Constructing the House with Caramel Glue or Royal Icing
Caramel: Advanced bakers use caramel syrup to ‘glue’ houses together. This is faster and also gives a much better ( neater) effect for the finished house. Once you know what you’re doing, it is also far easier! HOWEVER: it can be tricky (and dangerous!) to work with. ONLY use this method if you consider yourself an advanced baker or are really pressed for time. The caramel syrup takes precise timing, and it goes hard or burns FAST if you choose the wrong ‘keeping temp’, so everything MUST be put together quickly and accurately for it to work. It is also not appropriate for humid climates as it WILL absorb ambient moisture and ‘melt’ over the course of several days. I would recommend making all of your gingerbread at least day ahead of time and carefully planning your assembly order. ESPECIALLY If you are making kits for children, PLEASE assemble the houses before they arrive to decorate.
- WARNING!!! If you drip syrup on yourself – you WILL be badly burned . Keep first aid supplies nearby and ice water.

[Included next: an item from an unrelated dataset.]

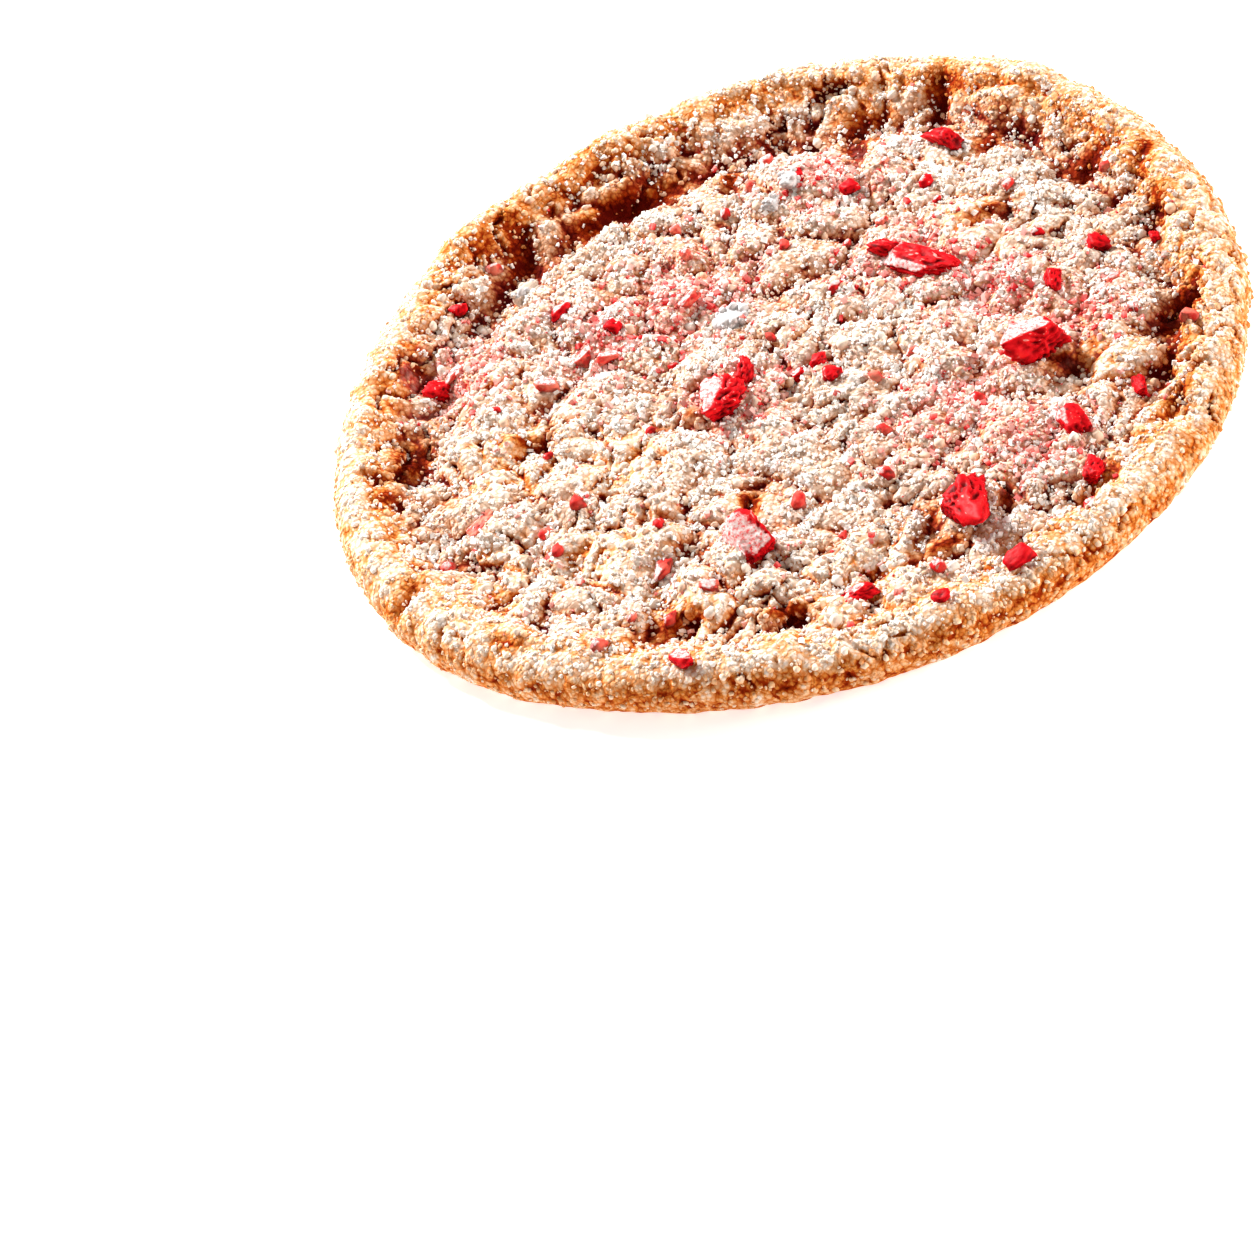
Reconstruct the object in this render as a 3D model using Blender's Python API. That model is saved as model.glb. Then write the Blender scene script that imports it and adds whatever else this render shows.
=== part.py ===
"""A thin crisp cookie with bits of freeze-dried strawberry baked into its top.

The cookie is one solid that lies flat on its base: a lumpy disc with a raised, rounded rim,
a broken trough inside the rim, and the berry bits and sugar clumps fused to its top.
Metres, +Z up. The origin is the middle of the base, and +Y points to the deepest stretch of trough.
"""

import math
import random

import bmesh
import bpy
from mathutils import Euler, Matrix, Vector, noise

MM = 0.001

# Driving dimensions, in millimetres until build() turns them into metres.
RADIUS = 33.0  # mean radius at the widest part of the edge
PLATEAU_HEIGHT = 3.8  # top of the crumb inside the trough
EDGE_HEIGHT = 1.6  # where the edge is widest
RIM_ROUND = 2.3  # how far in from the edge the rim's crest lies
FOOT_ROUND = 1.5  # how far in from the edge the flat base starts
THINNEST = 1.4  # the deepest pits keep this height over the base
EASING = 0.8  # heights within this much of THINNEST are eased towards it

# The outline is a circle with slow waves: (waves round the edge, size, angle of a crest in degrees).
OUTLINE_WAVES = ((3, 0.35, -55.0), (4, 0.18, 36.0), (5, 0.12, -19.0), (8, 0.07, -7.0))

# The rim and the trough are strongest on one side: (mean, swing, angle of the strong side in degrees).
RIM_RISE = (0.55, 0.6, 110.0)
RIM_WIDTH = 2.1
RIM_CALM = 0.6  # how much lower the lumps are on the rim
TROUGH_DEPTH = (0.95, 0.6, 100.0)
TROUGH_INSET = (6.4, 1.7, 105.0)
TROUGH_WIDTH = 1.7

# Crumb relief: domes with creases between them, and finer knobs.
LUMP_SIZE = 4.6
LUMP_RISE = 1.3
DOME_REACH = 0.8  # radius of a dome, as a share of LUMP_SIZE
DOME_SHARE = 0.5  # how much of the rise is the dome's, the rest being the crease's
CREASE_SHARE = 0.42  # share of a lump's half width that its crease takes
SHALLOWEST_CREASE = 0.45  # as a share of the deepest
WARP_SIZE = 6.0
WARP_REACH = 2.4
WARP_LAYERS = (31.0, 67.0)
SWELL_SIZE = 13.0
SWELL_RISE = 0.35
KNOB_SIZE = 2.3
KNOB_RISE = 0.4
RIM_KNOB_RISE = 0.25
KNOB_LAYERS = 2
KNOB_FALLOFF = 0.9
KNOB_SCALING = 2.1  # each layer of knobs is this much finer than the one before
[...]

Royal Icing: Royal Icing is great for both construction and decoration, and it is very safe, but you will want to keep in mind that it takes roughly 2-12 hours for the icing to dry and stabilize. So you will need between 1 day and 5 to properly construct a house, if you are using this as construction material. This mixture dries ultra fast, so make it in small batches and leave tightly covered – Shelf stable for up to 12 hours if tightly covered. Place into a bag fitted with a piping (decorator) tip before using. Also note: I find it best to put the details onto the house BEFORE constructing in most cases, and letting them dry, but you can pipe directly onto a finished house if you wish. If you plan on eating the finished houses, please use pasteurized liquid egg white or aquafaba. I would recommend making all of your gingerbread at least a week ahead of time and carefully planning your assembly order, allowing PLENTY of time for each piece to dry. ESPECIALLY If you are making kits for children, PLEASE assemble the houses before they arrive to decorate.